Rebelarse no siempre implica levantar la voz. A veces basta con una chaqueta mal entendida, un color inapropiado, un corte que desobedece. La moda, por más superficial que parezca, ha sido —y sigue siendo— una de las herramientas más sutiles y potentes de resistencia cultural.
Durante siglos, la ropa fue sinónimo de orden. De clases sociales bien marcadas, de género bien definido, de normas que no admitían margen de error. Vestirse no era una elección, era un código. Y sin embargo, cada época ha tenido a quienes usaron la moda no para obedecer, sino para cuestionar. Para desbordar los límites. Para ser incómodos.
En los años 60, por ejemplo, cuando el mundo aún vestía de gris institucional, apareció una juventud que tomó la calle con estampados psicodélicos, pantalones ajustados y peinados imposibles. No querían parecerse a sus padres. Querían parecerse a sus ideas. Y esas ideas no entraban en un traje de oficina. Aparecieron las chaquetas de cuero, los vaqueros desgastados, los looks andróginos. No era solo estética: era identidad.
En los 70, la rebelión fue puro exceso. El glam rock, el punk, el soul. Hombres con tacones, mujeres con trajes, maquillaje en escenarios que no estaban preparados para verlo. La moda se convirtió en provocación consciente. En un acto de valentía. Porque salirse del molde, en aquel entonces, no era tendencia; era un riesgo real.
Y luego vino el punk. El “no future” convertido en ropa rota, en imperdibles sobre la piel, en cuero, en rabia. La moda como grito. Como caos. Como rechazo absoluto a una sociedad que no ofrecía respuestas. Vivienne Westwood lo entendió mejor que nadie: vestir también era una forma de anarquía.
Pero no hace falta ir tan lejos. A veces, la rebeldía está en los pequeños gestos. En el hombre que decide llevar un traje con falda, no como provocación, sino como afirmación. En la mujer que elige no ocultar su cuerpo bajo convenciones. En quien mezcla lujo con calle, tradición con descaro, sin pedir permiso.
La moda también ha sido arma política. En los movimientos feministas, en la lucha LGTB+, en las manifestaciones antirracistas. En cada pancarta, hay un atuendo pensado. Un símbolo. Un mensaje. Porque la ropa tiene lenguaje, aunque muchos no lo escuchen. Dice “estoy aquí”, “no estoy de acuerdo”, “esto soy yo, aunque incomode”.
Hoy, en un mundo donde casi todo ha sido estetizado, la moda sigue teniendo ese poder. La diferencia es que ahora, rebelarse implica ir más allá de la imagen. Es rebelarse contra el consumo sin sentido. Contra lo desechable. Contra la uniformidad disfrazada de individualidad.

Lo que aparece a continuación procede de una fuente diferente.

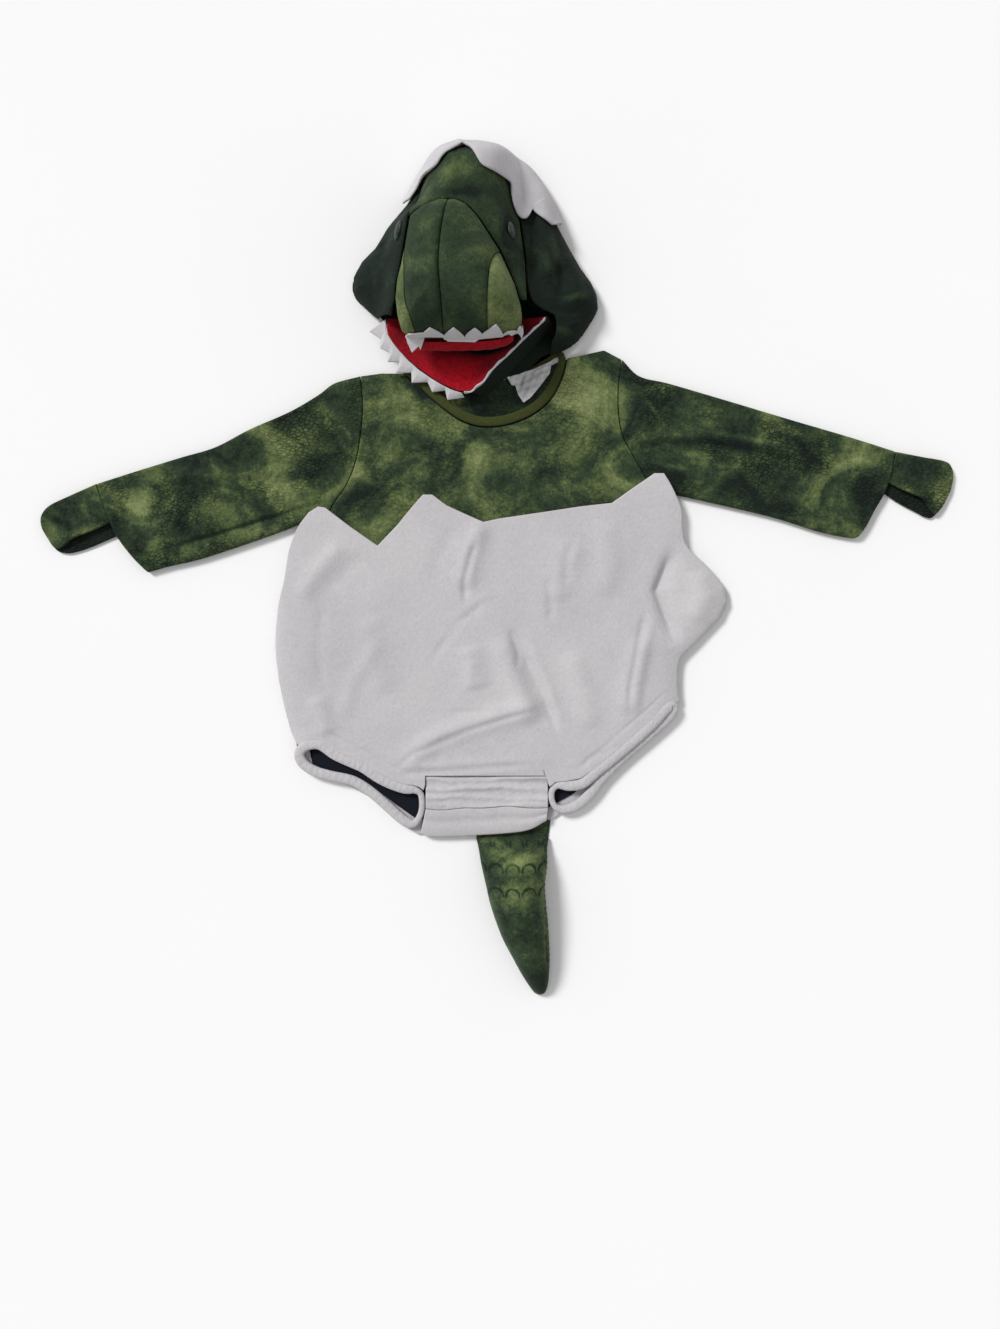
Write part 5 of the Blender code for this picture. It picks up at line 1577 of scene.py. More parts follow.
    def _neck(self) -> None:
        """The ribbed binding, and the bare label inside the back of the neck."""
        line = smooth(self.binding, 300, closed=True)
        thing = roll("neck_binding", line[:, :3], line[:, 3], line[:, 4], 24, 0.03)
        lay(dress(thing, self.wardrobe.rib))
        t, v = shares(70, 45.0, edge=0.5), shares(34, 18.0, edge=0.5)
        plan = strip(spread(self.label_low, t), spread(self.label_high, t), v)
        lift = 0.98 * (1.0 - v[None, :]) ** 2 * t[:, None] ** 0.5
        x, y = plan[..., 0], plan[..., 1]
        crinkle = 0.5 * np.sin(0.55 * x + 0.8 * y) + 0.35 * np.sin(1.1 * x - 0.45 * y + 2.0)
        crinkle += 0.3 * np.sin(0.35 * x - 1.3 * y)
        under = 2.8 + lift + soft_step((y - 156.5) / 3.0) + 0.85 * crinkle + 0.5
        thing = dye_and_painted_light(lying_cloth("neck_label", plan, under, 0.35, 0.4), self.label_shade_and_light)
        lay(dress(thing, self.wardrobe.satin))

    def _sleeve(self, side: str, top: Line, low: Line, armhole: Line, cuff: Line, creases: Sequence[Fold],
                spots: Sequence[Spot]) -> None:
        """A flattened tube, open at both ends, whose wall turns in at each.

        Args:
            side: left or right.
            top: Its upper edge.
            low: Its lower edge.
            armhole: Its end at the yoke.
            cuff: Its end at the hand.
            creases: Its folds.
            spots: Its patches.
        """
        rows, count = 170, 74
        k = shares(rows, self.sleeve_length)
        a, b = smooth(top, k), smooth(low, k)
        width = np.linalg.norm(b - a, axis=1)[:, None]
        near = [np.clip(1.0 - 4.0 * k, 0.0, 1.0), np.clip(4.0 * k - 3.0, 0.0, 1.0)]
        ends = quarter_round(np.minimum(k, 1.0 - k) * self.sleeve_length / 1.2)[:, None]
        walls = []
        for inset, height, spare in ((0.0, self.tube, 3.4), (self.cloth, self.tube - 2 * self.cloth, 1.8)):
            ease = spare * np.linspace(0.0, 1.0, 9) ** 1.6
            inner = np.linspace(0.0, 1.0, count - 16)[1:-1]
            across = np.hstack(
                [inset + ease + 0 * width, inset + spare + inner * (width - 2 * inset - 2 * spare),
                                width - inset - ease[::-1]])
            up = 0.5 * height * quarter_round(np.minimum(across - inset, width - inset - across) / spare)
            thin = 0.5 * self.cloth * (1.0 - ends) * (1.0 if inset == 0.0 else -1.0)
            up = np.maximum(up - thin * np.minimum(1.0, up), 0.0)
            share = across / width
            plan = a[:, None] + (b - a)[:, None] * share[..., None]
            for amount, line in zip(near, (armhole, cuff)):
                plan = plan + amount[:, None, None] * self._bow(line, share)
            fade = np.clip(np.minimum(across, width - across) / 8.0, 0, 1)
            x, y = plan[..., 0], plan[..., 1]
            lift = (folds(x, y, creases) + 0.18 * ripple(x, y, 26.0, 0.3)) * fade
            middle = 0.5 * self.tube
            upper = np.dstack([plan, middle + up + lift])
            lower = np.dstack([plan, middle - up])[:, -2:0:-1]
            walls.append(np.concatenate([upper, lower], axis=1))
        rings = np.concatenate([walls[0], walls[1][::-1]])
        thing = dye_and_painted_light(skin(f"sleeve_{side}", rings, closed=True), spots)
        lay(dress(thing, self.wardrobe.sleeve))

    def _bow(self, line: Line, share: Array) -> Array:
        """How far a curve stands off the straight line between its ends, at shares of the way along it.

        Args:
            line: What the curve passes through.
            share: The shares.

        Returns:
            The steps in plan.
        """
        curve = smooth(line, 60)
        u = np.linspace(0.0, 1.0, 60)
        off = curve - (curve[:1] + (curve[-1:] - curve[:1]) * u[:, None])
        return np.dstack([np.interp(share, u, off[:, 0]), np.interp(share, u, off[:, 1])])

    def _cover(self, name: str, fold: Line, mouth: Line) -> None:
        """A cover folded over at its upper edge and open below, its two layers meeting at the fingertips.

        Args:
            name: The piece's name.
            fold: Its folded edge.
            mouth: Its open edge.
        """
        k = shares(90, self.cover_length)
        fold, mouth = smooth(fold, k), smooth(mouth, k)
        width = np.linalg.norm(mouth - fold, axis=1)[:, None]
        share = 1.0 - 0.62 * soft_step((k - 0.45) / 0.55)[:, None]
        tip = quarter_round(np.minimum(k, 1.0 - k) * self.cover_length / 1.2)[:, None]
        half = 0.5 * self.tube * (0.55 + 0.45 * share)
        gap = 1.4 * share**2 + 0.12
        ease = np.hstack(
            [1.0 - 0.04 * np.linspace(0, 1, 5) ** 0.7, np.linspace(0.955, 0.10, 22),
             0.10 * np.linspace(0.95, 0.03, 9)]) * width
        edge = quarter_round((width - ease) / 1.3)
        up = half * quarter_round(ease / 3.6) * (0.25 + 0.75 * tip)
        within = np.clip(ease, 1.9, None)
        clear = gap * quarter_round((within - 1.8) / 2.0)
        outer = clear + (up - clear) * (0.35 + 0.65 * edge)
        zero, rim = 0.0 * width, 1.8 + 0.0 * width
        short = 1.0 - 0.25 * (1.0 - soft_step((k - 0.45) / 0.5))[:, None]
        across = np.hstack([ease * short, zero, ease[:, ::-1], within, rim, (within * short)[:, ::-1]])
        height = np.hstack(
            [half + outer, half, (half - outer)[:, ::-1], half - clear, half, (half + clear)[:, ::-1]])
        plan = fold[:, None] + (mouth - fold)[:, None] * (across / width)[..., None]
        top = height > half + 0.3
        x, y = plan[..., 0], plan[..., 1]
        lift = 0.5 * ripple(x, y, 19.0, 2.3) * np.where(top, np.clip(across / 8.0, 0, 1), 0.0)
        lift *= np.clip((width - across) / 8.0, 0, 1)
        lift += folds(x, y, self.cover_creases) * top
        rings = np.dstack([plan, height + lift])
        # Painted shade: the inner layer is darkened, for the dark inside the slit
        inside = np.zeros_like(across)
        inside[:, 2 * ease.shape[1] + 1 :] = -0.55
        thing = dye_and_painted_light(skin(name, rings), self.cover_shade_and_light, inside)
        lay(dress(thing, self.wardrobe.sleeve))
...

En Tukaos, creemos que vestirse puede ser un acto de libertad. Que el traje no tiene por qué ser obediencia, sino pregunta. Que una prenda hecha con intención, con historia, con imperfección humana, puede ser más transgresora que cualquier tendencia pasajera. Porque rebelarse, en estos tiempos, también es atreverse a sentir. A cuidar. A crear algo que dure.
La moda como forma de rebelión no es solo una imagen potente. Es una postura frente al mundo. Y mientras haya normas, siempre habrá quien se vista para desafiarlas. Con aguja, con hilo, con memoria.